Mümkün olduğunca eski öğrencilerimizle irtibatı kesmiyoruz. En çok da ilk göz ağrılarımızla görüşüyoruz. İyi haberlerini duyduğumuzda mutlu oluyor, kimi haberlerine de üzülüyoruz.
Hafta içi her ikisi de öğrencim olan Fatih-Hatice Yıldırım çiftinin haberlerine üzüldük. Görevlerinden el çektirilmiş iki eğitimci bunlar. Hukuki süreçleri devam ediyormuş. Üzüldüğümüz haberleri ise bir özel hastanede bebekleri dünyaya geliyor.
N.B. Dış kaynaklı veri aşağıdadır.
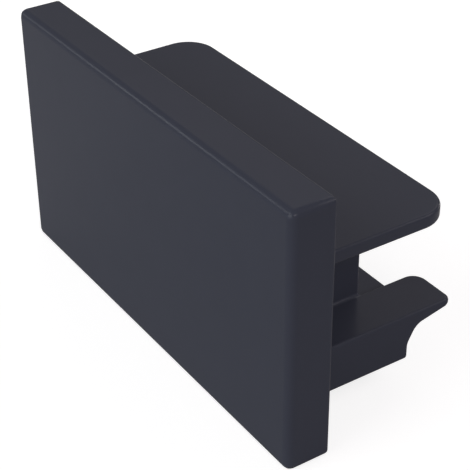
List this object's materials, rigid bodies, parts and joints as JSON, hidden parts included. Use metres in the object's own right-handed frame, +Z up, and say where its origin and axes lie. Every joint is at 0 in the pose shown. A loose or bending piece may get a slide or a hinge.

Bebekleri ciğerine sıvı kaçmış olması nedeniyle yoğun bakıma alınıyor. Annenin tedavisi ise normal serviste devam ediyor. Hal böyleyken emniyetten gelen erkek memurlar (sanki bayan memur yokmuş gibi), tutuklamanız var diyerek, annenin yattığı odaya kadar giriyorlar. Fakat hekimler tutuklamaya müsade etmiyor. Konu kamuoyuna aksedince de tutuklama erteleniyor ve ifade sonraya bırakılıyor.
İnsanlar hakkında farklı iddialar olabilir. Yanlışta yapabilirler. Ancak onlarla alakalı yapılacak işlem insanın şanına yakışır ve hukuka gölge düşürmeyecek mahiyette olmalı. Böylesi takip edilen bir zanlı hakkında, yukarıdaki şekilde yapılan uygulama gerçekten çok rahatsız edici.
Sevindiğimiz haber ise yine aynı dönemden sevgili Yasin Göğebakan’ın telefonundan geldi. Halleştikten sonra hocam birşey danışmak istiyorum dedi ve anlatmaya başladı. Hocam biliyorsunuz oto lastik işi yapıyoruz. Sıfırdan başladık, helâl kazancın peşindeyiz. Hamdolsun rabbim veriyor, biz de ondan elimizden geldiğince vermeye çalışıyoruz. Bu yıl da mahallemize bir taziye evi yaptırmaya niyet ettik inşallah. İnşaatı yaptırıp vakfedeceğiz. Sorumuz bu taziye evine ailemizin ismini vermenizin bir mahzuru olur mu şeklinde dedi.
Önce kendisini tebrik ettik. Öğrencimizin böyle bir iyilik ve güzelliğin içinde olmasının memnuniyet verici olduğunu belirttik. Yapılacak hayrın sadaka-i cariye hükmünde olduğunu, çünkü insanların faydasına olacağını, sevgili peygamberimiz de insanlara faydası olanların, insanların en hayırlısı olduğunu haber veriyor. Niyetler halis olduğu ve vakıf şartlarına uyulduğu müddetçe ismin sorun olmayacağını, faydalananların hayır duada bulunacaklarını söyleyerek tekrar kendisini tebrik ettim. İyi niyet ve güzel temennilerle telefonu kapattık.
Yirmi iki yıllık meslek hayatımızda, her meslek ve her meşrepten öğrencimizin olması ne güzel. En güzeli de o öğrencilerle irtibatı kesmemek. Rabbim cümlemize, sağlık, huzur, afiyet ve istikamet versin.